The topic will also be addressed on the AMB Stage on Wednesday, 16 September. VDMA Software and Digitalisation will host a podium discussion titled “Artificial Intelligence in Manufacturing, Practical Examples” from 12:00 to 13:30. An expert talk on “AI in Production, From Hype to Added Value” follows at 14:00, with representatives from industry and research discussing current developments, applications, and open questions.
Digital Technologies Will Shape Business Models
AI is only one part of a wider digital shift. Reimann points to industrial AI, the EU AI Act, humanoid robotics, and quantum computing as examples of developments that companies in the metal cutting industry should monitor over the next five years.
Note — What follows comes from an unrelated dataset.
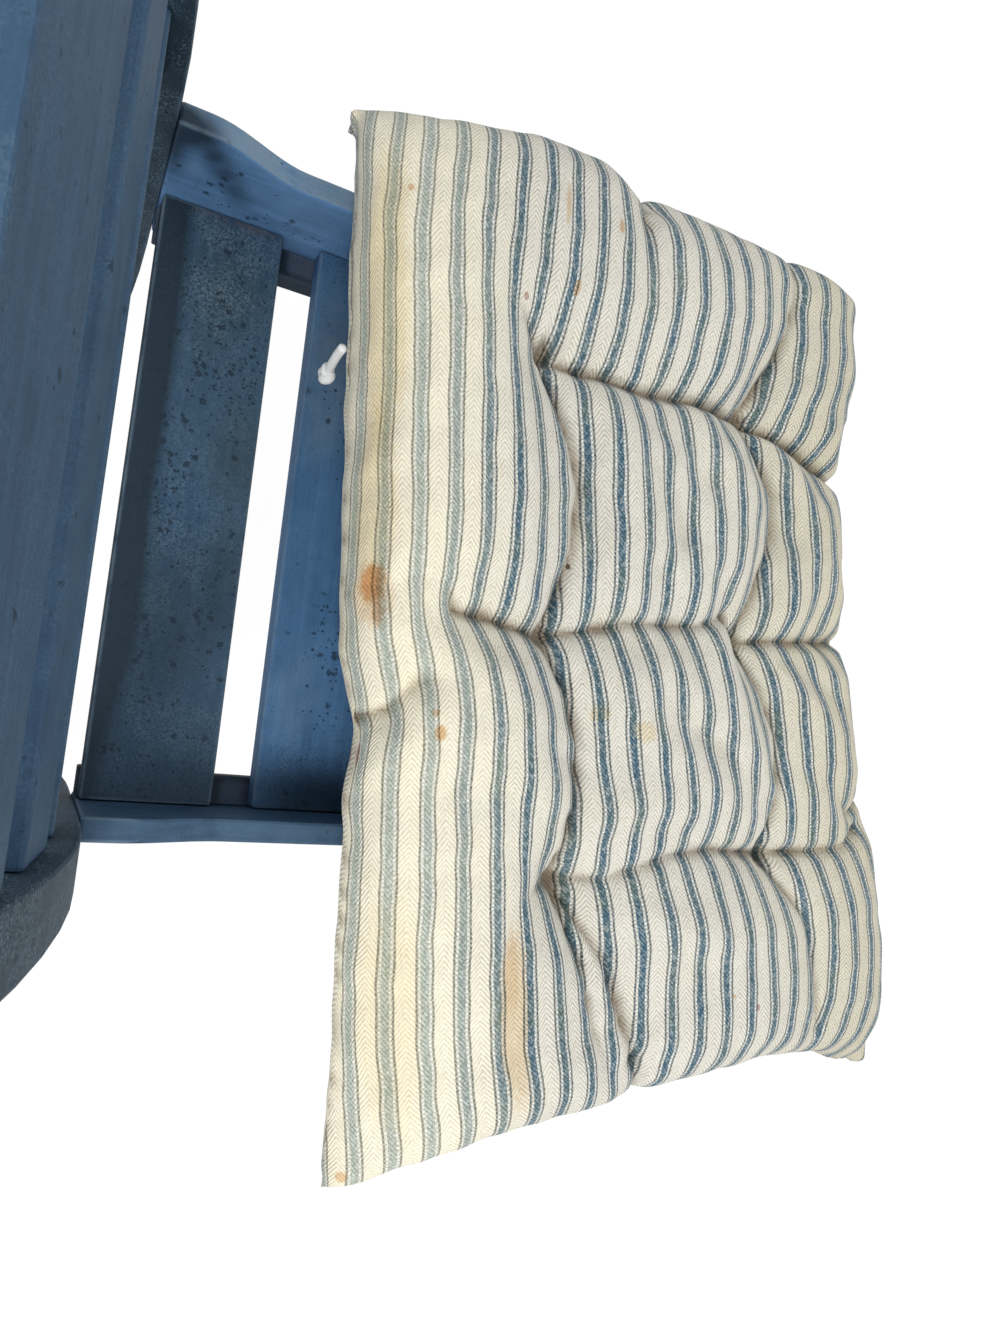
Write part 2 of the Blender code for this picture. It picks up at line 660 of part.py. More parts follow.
def set_down():
    """Centre the bounding box of what shows over the origin, with its base on Z = 0."""
    bpy.context.view_layer.update()
    depsgraph = bpy.context.evaluated_depsgraph_get()
    low, high = np.full(3, np.inf), np.full(3, -np.inf)
    for item in bpy.context.scene.objects:
        if item.hide_render or item.type != "MESH":
            continue
        solid = item.evaluated_get(depsgraph)
        corners = np.array([solid.matrix_world @ Vector(corner) for corner in solid.bound_box])
        low, high = np.minimum(low, corners.min(axis=0)), np.maximum(high, corners.max(axis=0))
    middle = (low + high) / 2
    holder = bpy.data.objects.new("chair on the floor", None)
    bpy.context.scene.collection.objects.link(holder)
    for item in list(bpy.context.scene.objects):
        if item is not holder:
            item.parent = holder
    holder.location = (-middle[0], -middle[1], -low[2])


def main():
    """Build the chair from the floor up, then its cushion."""
    clear_scene()
    light = finish("paint worn light", PAINT_LIGHT, 0.60)
    mid = finish("paint blue", PAINT_MID, 0.60)
    dark = finish("paint shaded", PAINT_DARK, 0.65)
    steel = finish("dull steel", STEEL_DULL, 0.55, 0.9)
    for label, side in SIDES.items():
        make_side_board(f"side_board_{label}", side, light)
        make_rear_post(f"rear_post_{label}", side, mid)
        make_front_leg(f"front_leg_{label}", side, mid)
        make_cleat(f"seat_cleat_{label}", side, dark)
    for number in range(SLAT_COUNT):
        make_slat(f"seat_slat_{number + 1}", number, mid)
    make_seat_rail("front_rail", True, mid)
    make_seat_rail("rear_rail", False, mid)
    for number in range(BACK_SLAT_COUNT):
        make_back_piece(f"back_slat_{number + 1}", back_place(back_slat_height(number)),
                        BACK_SLAT_THICKNESS, BACK_SLAT_HEIGHT, 0.0, mid)
    make_back_piece("crest_rail", back_place(BACK_HEIGHT - CREST_HEIGHT / 2),
                    CREST_THICKNESS, CREST_HEIGHT, CREST_ARCH, light)
    make_screws(steel)
    make_cushion("seat_cushion", finish("ticking", TICKING, 0.9))
    make_tie("cushion_tie", finish("white cotton", COTTON_WHITE, 0.9))
    set_down()


main()
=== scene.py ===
"""Looks of a worn blue chair with a tufted ticking cushion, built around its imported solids.

The chair's wooden pieces and screws keep their solids and get their finishes here. The cushion
and its tie are built again in full detail and stand for their plain solids.
"""

import logging
import math
from dataclasses import dataclass, field
from enum import Enum
from typing import Any, Iterable

import bpy
import numpy as np
from mathutils import Matrix, Vector

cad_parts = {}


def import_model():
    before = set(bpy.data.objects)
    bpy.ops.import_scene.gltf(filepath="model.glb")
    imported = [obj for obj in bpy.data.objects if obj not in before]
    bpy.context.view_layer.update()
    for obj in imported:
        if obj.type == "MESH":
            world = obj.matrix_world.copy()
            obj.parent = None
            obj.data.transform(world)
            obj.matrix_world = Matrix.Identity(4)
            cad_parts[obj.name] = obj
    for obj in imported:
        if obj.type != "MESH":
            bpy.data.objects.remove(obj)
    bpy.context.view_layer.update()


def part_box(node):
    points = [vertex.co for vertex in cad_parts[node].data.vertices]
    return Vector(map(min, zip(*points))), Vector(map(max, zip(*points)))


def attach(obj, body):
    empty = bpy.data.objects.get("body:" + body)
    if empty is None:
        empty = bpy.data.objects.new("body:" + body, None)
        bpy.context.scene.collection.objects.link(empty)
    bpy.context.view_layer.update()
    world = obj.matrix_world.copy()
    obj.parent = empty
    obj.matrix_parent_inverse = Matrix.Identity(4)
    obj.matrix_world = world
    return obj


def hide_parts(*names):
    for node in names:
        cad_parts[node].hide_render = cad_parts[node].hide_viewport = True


LOG = logging.getLogger("chair")
Colour = tuple[float, float, float]
Point = tuple[float, float, float]
Table = tuple[tuple[float, float], ...]


def from_screen(red: int, green: int, blue: int) -> Colour:
    """Colour for a shader from its 0 to 255 screen values.

    Args:
        red, green, blue: The colour as a screen shows it.

    Returns:
        The same colour in linear light.
    """
    shares = np.array([red, green, blue]) / 255
    linear = np.where(shares <= 0.04045, shares / 12.92, ((shares + 0.055) / 1.055) ** 2.4)
    return tuple(float(value) for value in linear)


# Shader maths


class Socket:
    """One output of a shader node, on which sums are written as plain expressions."""

    def __init__(self, shader: "Shader", output: bpy.types.NodeSocket) -> None:
        """Keep the output and the shader that it belongs to."""
        self.shader = shader
        self.output = output

    def math(self, operation: str, *others: Any) -> "Socket":
        """Join this value with others in one Math node.

        Args:
            operation: The Math node's operation.
            others: Numbers or sockets.

        Returns:
            The result.
        """
        return self.shader.node("Math", {"operation": operation}, self, *others)

    def __add__(self, other: Any) -> "Socket":
        """Sum."""
        return self.math("ADD", other)

    def __radd__(self, other: Any) -> "Socket":
        """Sum with a number on the left."""
        return self.math("ADD", other)

    def __sub__(self, other: Any) -> "Socket":
        """Difference."""
        return self.math("SUBTRACT", other)

    def __rsub__(self, other: Any) -> "Socket":
        """Difference with a number on the left."""
        return self.shader.node("Math", {"operation": "SUBTRACT"}, other, self)

    def __mul__(self, other: Any) -> "Socket":
        """Product."""
        return self.math("MULTIPLY", other)

    def __rmul__(self, other: Any) -> "Socket":
        """Product with a number on the left."""
        return self.math("MULTIPLY", other)

    def __truediv__(self, other: Any) -> "Socket":
        """Quotient."""
        return self.math("DIVIDE", other)

    def __pow__(self, other: Any) -> "Socket":
        """Power."""
        return self.math("POWER", other)

    def __abs__(self) -> "Socket":
        """Size without its sign."""
        return self.math("ABSOLUTE")

    def fraction(self) -> "Socket":
        """What is left above the last whole number."""
        return self.math("FRACT")

    def wave(self) -> "Socket":
        """Sine of the value in whole turns."""
        return (self * (2 * math.pi)).math("SINE")

    def least(self, other: Any) -> "Socket":
        """The smaller of two values."""
        return self.math("MINIMUM", other)

    def most(self, other: Any) -> "Socket":
        """The larger of two values."""
        return self.math("MAXIMUM", other)

    def step(self, low: float, high: float) -> "Socket":
        """Rise smoothly from 0 at low to 1 at high, or fall where low is above high.

        Args:
            low: Value at which the result is 0.
            high: Value at which the result is 1.

        Returns:
            A value from 0 to 1.
        """
        if low > high:
            return 1.0 - self.step(high, low)
        return self.shader.node("MapRange", {"interpolation_type": "SMOOTHSTEP"},
                                self, low, high, 0.0, 1.0)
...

Suppliers and users will need to deal not only with new technologies, but also with application scenarios and regulatory requirements.
The VDMA survey shows that mechanical engineering companies are currently prioritising three technologies in particular: artificial intelligence, digital twins, and open-source software. These technologies are becoming relevant not only for internal processes, but also for business models and customer industries.
For manufacturing companies, early recognition of these developments can help define where digital tools create value. That may be in engineering, production, service, procurement, or customer-facing processes. The common factor is that digital technologies are moving closer to the core of industrial work, where their value will be judged by reliability, integration, and measurable practical effect.